■ Written problem
Locate each line in the records containing "part". Copy it.

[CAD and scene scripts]
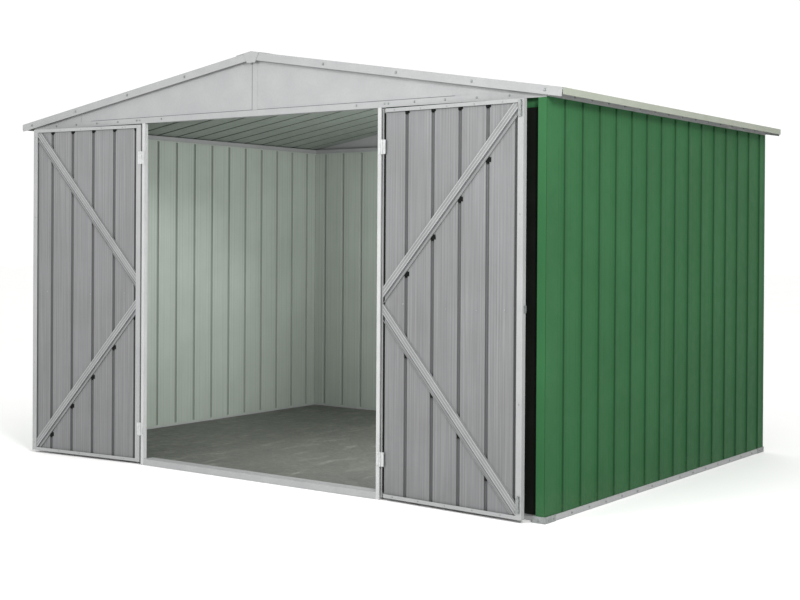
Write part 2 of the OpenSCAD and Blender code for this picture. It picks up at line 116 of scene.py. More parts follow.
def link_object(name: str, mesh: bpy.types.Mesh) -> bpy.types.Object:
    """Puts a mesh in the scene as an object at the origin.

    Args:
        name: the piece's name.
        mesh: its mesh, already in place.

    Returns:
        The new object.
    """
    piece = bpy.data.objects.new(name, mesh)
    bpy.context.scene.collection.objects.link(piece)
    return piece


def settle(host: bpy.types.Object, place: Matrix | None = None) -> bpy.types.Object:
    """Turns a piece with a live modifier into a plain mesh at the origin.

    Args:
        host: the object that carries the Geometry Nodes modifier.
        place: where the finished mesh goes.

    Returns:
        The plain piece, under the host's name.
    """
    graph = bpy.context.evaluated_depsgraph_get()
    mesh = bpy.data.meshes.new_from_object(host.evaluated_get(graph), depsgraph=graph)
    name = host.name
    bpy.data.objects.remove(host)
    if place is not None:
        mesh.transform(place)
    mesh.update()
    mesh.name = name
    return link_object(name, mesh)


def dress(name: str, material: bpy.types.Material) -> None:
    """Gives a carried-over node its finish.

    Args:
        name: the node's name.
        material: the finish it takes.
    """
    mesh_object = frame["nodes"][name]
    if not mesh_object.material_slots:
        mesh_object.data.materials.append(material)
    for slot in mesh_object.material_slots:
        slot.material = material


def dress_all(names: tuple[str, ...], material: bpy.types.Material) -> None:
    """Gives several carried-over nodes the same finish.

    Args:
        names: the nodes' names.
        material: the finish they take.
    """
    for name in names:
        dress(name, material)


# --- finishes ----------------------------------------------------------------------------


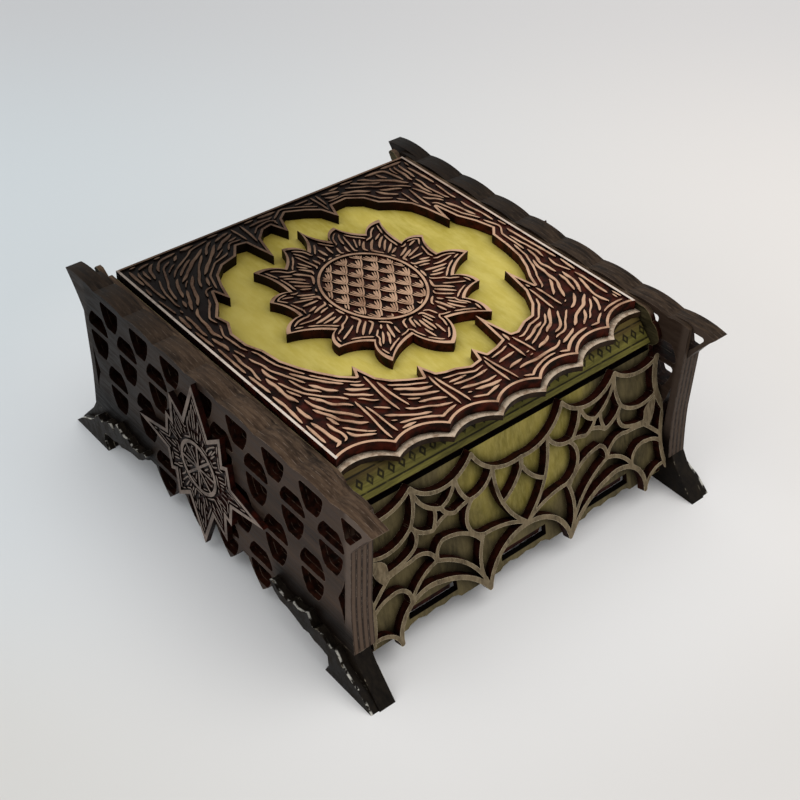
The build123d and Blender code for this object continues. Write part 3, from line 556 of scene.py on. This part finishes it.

■ Final result
Write part 2 of the OpenSCAD and Blender code for this picture. It picks up at line 116 of scene.py. More parts follow.
The build123d and Blender code for this object continues. Write part 3, from line 556 of scene.py on. This part finishes it.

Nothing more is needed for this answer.